A Short-toed Lark was a surprise at Catton, Northumberland, on 8th and lingered thereafter. Another was at the more expected location of Portland on 3rd, while a Richard's Pipit remained near Lizard village, Cornwall, early in the week. Red-rumped Swallows were noted at six sites, in Kent, Hampshire, Suffolk, Norfolk, Dorset and on Jersey. An Alpine Swift was over Pendeen, Cornwall, on 5th and another was over Furnace Pond, Kent, on 6th. Half-a-dozen Eurasian Hoopoes were noted, as were 15 Eurasian Wrynecks. At least one Golden Oriole was on Bardsey, Gwynedd, while a female Citrine Wagtail was a nice find at Morfa Madryn, Conwy, on 6–7th.

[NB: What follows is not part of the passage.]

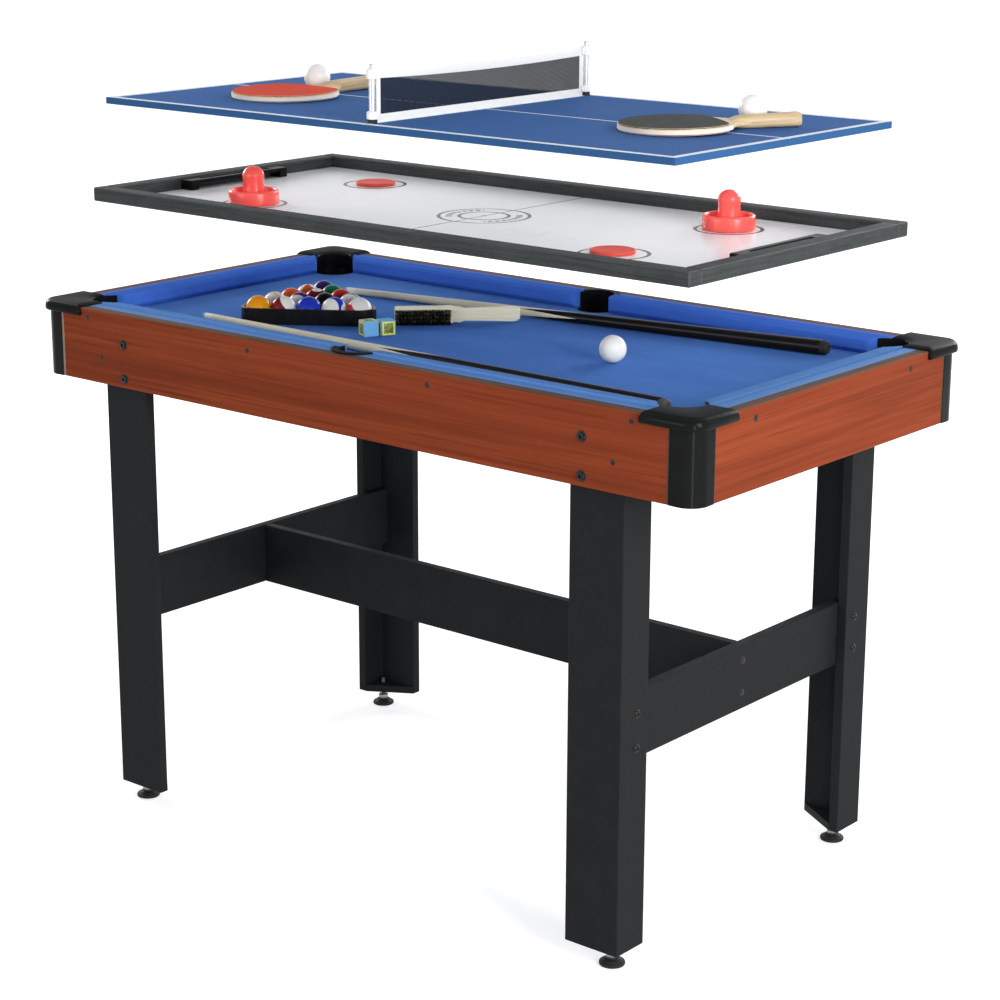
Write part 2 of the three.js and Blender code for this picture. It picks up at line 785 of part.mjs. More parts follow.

One of the week's star birds was a deliciously confiding male Red-breasted Flycatcher at Holme Dunes, Norfolk, from 5–7th which followed another brief male in the county at Gramborough Hill on 4th. A Little Bunting remained on Fair Isle earlier in the week, while the only one of six European Serins to be seen away from the south coast was a singing male at Kilnsea, East Yorks, on 3rd. Finally, a Great Grey Shrike remained on Surrey's Chobham Common to 5th.
Western Palearctic news
It was far from a vintage week around the region, so an unusual spring record of Upland Sandpiper from Mosteiros, São Miguel, Azores, is arguably find of the week. Late news of Algeria's first Pectoral Sandpiper was received, seen at Constantine on 1st.
Claiming a sure-fire Armenian Gull in Western Europe will always require good documentation, and a gull photographed at Blåvand, Denmark, on 4th certainly looks the part. However, will it be enough to get it accepted?
Armenian Gull, Denmark (Photos: Henrik Knudsen)
Other notable records included a Common Rock Thrush at Den Helder, Netherlands, on 3–4th and a Lesser Spotted Eagle at Groningen, the Black-browed Albatross again intermittently at Sylt, Germany, Poland's ninth Black Scoter at Pobierowo on 6th with a Western Bonelli's Warbler at Vistula Spit that day, two immature Ivory Gulls at Porttipahta Reservoir, Finland, on 5th, Austria's second Isabelline Wheatear and sixth Pallas's Gull both at Seewinkel on 8th and, finally, Romania's first Great Spotted Cuckoo at Gura Dobrogei.